Your instructions: Exactly repeat the lines starting at the one that holds "outside = skin(0);" and ending at the one that holds "if empty is". Both end lines count; leave out everything else.
>> Begin Records shown
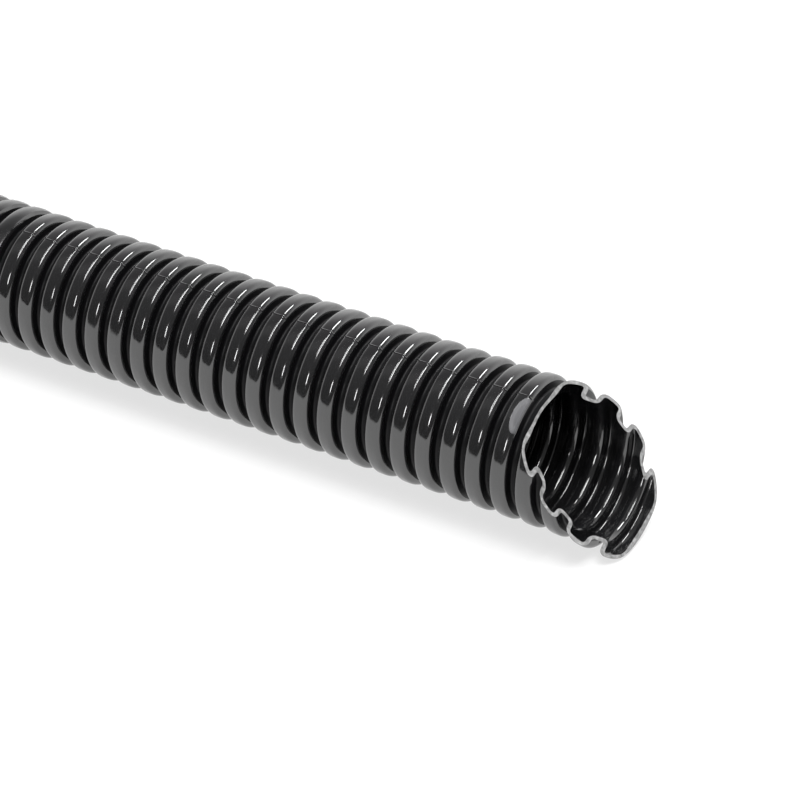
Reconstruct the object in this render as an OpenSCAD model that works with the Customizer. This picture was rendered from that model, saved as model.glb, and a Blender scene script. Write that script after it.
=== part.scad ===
// Corrugated conduit: one length of thin-walled plastic wiring conduit with ring corrugations.
// One end is cut square and the other is snipped off at a slant.
// The conduit lies on its side along X, its slanted end towards +X, on the plane Z = 0.
// Sizes are in millimetres.

/* [Conduit] */
// Length from the square end to the tip of the slanted end
length = 1000; // [60:1:1200]
// Outside diameter over the crests
outer_d = 21.2; // [16:0.1:34]
// Wall thickness, the same all along the wave
wall = 0.45; // [0.3:0.05:0.7]

/* [Corrugation] */
// Width of a crest between its flanks, at the outside diameter
crest_w = 2.6; // [2:0.1:5]
// Width of a groove between its flanks, at the outside diameter
groove_w = 1.4; // [1.1:0.1:3]
// Depth of a groove below the crests
groove_depth = 1.65; // [1.4:0.05:3]
// Lean of each flank from square to the axis, in degrees
flank_lean = 5; // [0:1:8]
// Radius on the hollow side of every bend in the wall
bend_r = 0.2; // [0.05:0.05:0.25]
// Turn of the mould's parting line about the axis, away from the highest line, in degrees
parting_turn = 20; // [-90:1:90]

/* [Slanted end] */
// Slant of the cut from square, in degrees
slant = 39; // [1:1:50]
// Turn of the tip about the axis, away from the lowest line, in degrees
tip_turn = 18; // [-180:1:180]
// Distance from the middle of the last crest to the tip, which lies on the crest
tip_past_crest = 1.2; // [0:0.05:1.25]
// Number of waves that the slant may cut; it ends square in the groove behind them
cut_waves = 4; // [1:1:8]

/* [Hidden] */
$fn = 96;
pitch = crest_w + groove_w;
crest_radius = outer_d / 2;
// Angle that the wall turns through at each bend, and the share of a radius it takes up
bend_turn = 90 - flank_lean;
bend_share = tan(bend_turn / 2);
// Chords that stand for the arc of one bend
bend_steps = 2;
// Radius on the bulging side of a bend: the crest's edges outside, the ridge's edges inside
bulge_r = bend_r + wall;
// Centres of the two bends on one side of a crest, as [distance from its middle, radius]
crest_bend = [crest_w / 2 - bulge_r * bend_share, crest_radius - bulge_r];
root_bend = [
    crest_w / 2 + groove_depth * tan(flank_lean) + bend_r * bend_share,
    crest_radius - groove_depth + bend_r
];
// Middle of the last crest, and the waves behind it that reach past the square end
last_crest = length - tip_past_crest;
waves = ceil(last_crest / pitch) + 1;
// Radius of the wall's outer skin at the tip, which may lie on the crest's rounded edge
tip_over_edge = max(tip_past_crest - crest_bend.x, 0);
tip_radius = crest_bend.y + sqrt(bulge_r ^ 2 - tip_over_edge ^ 2);
// Where the slanted plane crosses the axis, and the square heel of the cut
slant_x = length - tip_radius * tan(slant);
heel_x = last_crest - (cut_waves - 0.5) * pitch;

// Points of an arc about a centre, turned from one angle to another
function arc(centre, radius, from, to) = [
    for (i = [0 : bend_steps])
        let (angle = from + (to - from) * i / bend_steps)
            centre + radius * [cos(angle), sin(angle)]
];

// The other side of a crest, seen in its middle plane
function mirrored(points) = [
    for (i = [len(points) - 1 : -1 : 0]) [-points[i].x, points[i].y]
];

// Rising side of one crest, at a depth below the wall's outer skin
function rise(depth) = concat(
    arc([-root_bend.x, root_bend.y], bend_r + depth, -90, -flank_lean),
    arc([-crest_bend.x, crest_bend.y], bulge_r - depth, 180 - flank_lean, 90)
);

// One skin of the whole wall, crest after crest, from beyond the square end to past the tip
function skin(depth) =
    let (side = rise(depth), wave = concat(side, mirrored(side)))
        [for (n = [-waves : 1]) for (p = wave) [last_crest + n * pitch + p.x, p.y]];

// Section of the wall, with the radius across and the axis up
module wall_section() {
    outside = skin(0);
    inside = skin(wall);
    polygon(concat(
        [for (p = outside) [p.y, p.x]],
        [for (i = [len(inside) - 1 : -1 : 0]) [inside[i].y, inside[i].x]]
    ));
}

// Everything beyond a plane through the origin that leans by an angle from square to X
module beyond(lean) {
    reach = outer_d * 2;
    rotate([0, -lean, 0])
        translate([0, -reach, -reach])
            cube([(cut_waves + 4) * pitch + reach, reach * 2, reach * 2]);
}

module square_end() {
    mirror([1, 0, 0])
        beyond(0);
}

module slanted_end() {
    intersection() {
        rotate([tip_turn, 0, 0])
            translate([slant_x, 0, 0])
                beyond(slant);
        translate([heel_x, 0, 0])
            beyond(0);
    }
}

module conduit() {
    color([0.11, 0.11, 0.12])
        translate([-length / 2, 0, crest_radius])
            difference() {
                rotate([parting_turn, 0, 0])
                    rotate([0, 90, 0])
                        mirror([1, 0, 0])
                            rotate_extrude()
                                wall_section();
                square_end();
                slanted_end();
            }
}

conduit();
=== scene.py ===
"""Corrugated conduit: a length of glossy black wiring conduit, its near end snipped off at a slant."""

import math

import bmesh
import bpy
from mathutils import Matrix, Vector, noise

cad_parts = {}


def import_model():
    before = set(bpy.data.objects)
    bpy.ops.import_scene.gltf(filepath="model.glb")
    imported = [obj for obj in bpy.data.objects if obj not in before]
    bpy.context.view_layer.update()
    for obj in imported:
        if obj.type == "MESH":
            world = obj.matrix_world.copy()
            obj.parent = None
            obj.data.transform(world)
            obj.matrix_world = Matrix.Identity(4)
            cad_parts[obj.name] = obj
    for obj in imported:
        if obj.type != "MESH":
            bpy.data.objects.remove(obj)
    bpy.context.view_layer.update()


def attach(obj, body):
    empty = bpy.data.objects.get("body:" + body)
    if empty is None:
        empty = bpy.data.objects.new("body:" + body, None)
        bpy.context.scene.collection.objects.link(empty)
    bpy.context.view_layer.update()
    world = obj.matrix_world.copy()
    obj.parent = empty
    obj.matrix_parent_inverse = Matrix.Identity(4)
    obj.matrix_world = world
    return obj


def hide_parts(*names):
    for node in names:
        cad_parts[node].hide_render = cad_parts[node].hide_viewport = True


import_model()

MM = 0.001

# The conduit's sizes in millimetres, as part.scad has them
LENGTH = 1000.0
RADIUS = 10.6
WALL = 0.45
CREST_W = 2.6
GROOVE_W = 1.4
GROOVE_DEPTH = 1.65
FLANK_LEAN = math.radians(5)
SLANT = math.radians(39)
TIP_TURN = math.radians(18)
TIP_PAST_CREST = 1.2
CUT_WAVES = 4
# Rounder than the CAD model's 0.2, as the photograph shows the bends
BEND_R = 0.35

PITCH = CREST_W + GROOVE_W
TIP_X = LENGTH / 2
LAST_CREST = TIP_X - TIP_PAST_CREST
HEEL_X = LAST_CREST - (CUT_WAVES - 0.5) * PITCH
BULGE_R = BEND_R + WALL
BEND_TURN = math.pi / 2 - FLANK_LEAN
BEND_SHARE = math.tan(BEND_TURN / 2)
CREST_BEND = (CREST_W / 2 - BULGE_R * BEND_SHARE, RADIUS - BULGE_R)
ROOT_BEND = (
    CREST_W / 2 + GROOVE_DEPTH * math.tan(FLANK_LEAN) + BEND_R * BEND_SHARE,
    RADIUS - GROOVE_DEPTH + BEND_R,
)
# The tip lies on the rounded edge of its crest
TIP_RADIUS = CREST_BEND[1] + math.sqrt(BULGE_R**2 - max(TIP_PAST_CREST - CREST_BEND[0], 0) ** 2)
SLANT_X = TIP_X - TIP_RADIUS * math.tan(SLANT)
# Angles round the axis are counted from straight up towards the near side, -Y
TIP_ANGLE = math.pi + TIP_TURN

# What the mould left on the wall, in millimetres: crowned crests and a skin that isn't quite even
CROWN = 0.12
SKIN_WANDER = 0.03
WANDER_LENGTH = 5.0
WANDER_PLACE = Vector((17.3, 5.1, 0))
# The two parting lines: a thin ridge with a nib near the crest's edge, and a slight step beside it
PARTING_TURN = math.radians(15)
SEAMS = (PARTING_TURN, PARTING_TURN + math.pi)
SEAM_HALF_WIDTH = 0.12
SEAM_RISE = 0.06
NIB_RISE = 0.1
NIB_X = 0.75
NIB_REACH = 0.35
STEP_DEPTH = 0.03
STEP_LENGTH = 2.0
# Mesh columns beside each parting line
SEAM_COLUMNS = (-0.2, -0.12, -0.06, 0.06, 0.12, 0.2)

# The lens-shaped flat that a blade shaved off the last whole crest: its middle, depth and half sizes
SHAVE_X = LAST_CREST - CUT_WAVES * PITCH + 0.95
SHAVE_ANGLE = math.radians(32)
SHAVE_DEPTH = 0.24
SHAVE_ALONG = 1.05
SHAVE_AROUND = 2.8

# The real snip leaves slightly more of the tip than one plane does, and its face wavers
SNIP_PROUD = 0.8
SNIP_WAVER = 0.35
SNIP_WAVER_LENGTH = 2.6
SNIP_WAVER_PLACE = 7.0
SNIP_STEPS = 48
SNIP_SPAN = 30.0
# The last crests bend towards the near side, as far as the CAD model's box allows
LEAN_START = 488.5
LEAN_REACH = 2.2

# Waves in the cut end, in the stretch next to it, and the number of coarser stretches after those
CUT_END_WAVES = 7
NEAR_WAVES = 19
LENGTH_PIECES = 3
# Material slots of every piece, before the grooves get theirs
PLASTIC_SLOT = 0
CUT_SLOT = 1
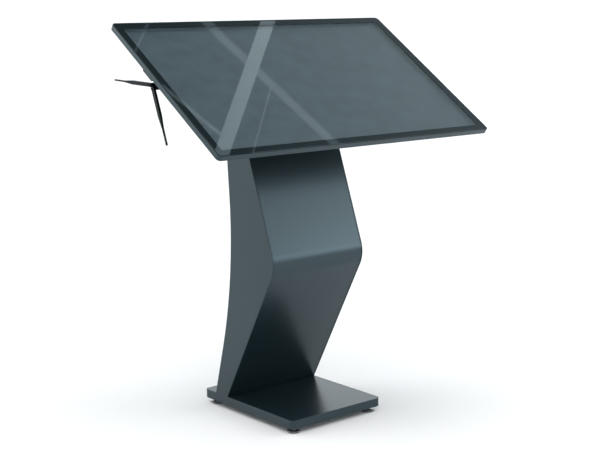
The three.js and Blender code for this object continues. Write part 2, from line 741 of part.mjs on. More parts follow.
>> End Records shown
Task answer:
    outside = skin(0);
    inside = skin(wall);
    polygon(concat(
        [for (p = outside) [p.y, p.x]],
        [for (i = [len(inside) - 1 : -1 : 0]) [inside[i].y, inside[i].x]]
    ));
}

// Everything beyond a plane through the origin that leans by an angle from square to X
module beyond(lean) {
    reach = outer_d * 2;
    rotate([0, -lean, 0])
        translate([0, -reach, -reach])
            cube([(cut_waves + 4) * pitch + reach, reach * 2, reach * 2]);
}

module square_end() {
    mirror([1, 0, 0])
        beyond(0);
}

module slanted_end() {
    intersection() {
        rotate([tip_turn, 0, 0])
            translate([slant_x, 0, 0])
                beyond(slant);
        translate([heel_x, 0, 0])
            beyond(0);
    }
}

module conduit() {
    color([0.11, 0.11, 0.12])
        translate([-length / 2, 0, crest_radius])
            difference() {
                rotate([parting_turn, 0, 0])
                    rotate([0, 90, 0])
                        mirror([1, 0, 0])
                            rotate_extrude()
                                wall_section();
                square_end();
                slanted_end();
            }
}

conduit();
=== scene.py ===
"""Corrugated conduit: a length of glossy black wiring conduit, its near end snipped off at a slant."""

import math

import bmesh
import bpy
from mathutils import Matrix, Vector, noise

cad_parts = {}


def import_model():
    before = set(bpy.data.objects)
    bpy.ops.import_scene.gltf(filepath="model.glb")
    imported = [obj for obj in bpy.data.objects if obj not in before]
    bpy.context.view_layer.update()
    for obj in imported:
        if obj.type == "MESH":
            world = obj.matrix_world.copy()
            obj.parent = None
            obj.data.transform(world)
            obj.matrix_world = Matrix.Identity(4)
            cad_parts[obj.name] = obj
    for obj in imported:
        if obj.type != "MESH":
            bpy.data.objects.remove(obj)
    bpy.context.view_layer.update()


def attach(obj, body):
    empty = bpy.data.objects.get("body:" + body)
    if empty is None:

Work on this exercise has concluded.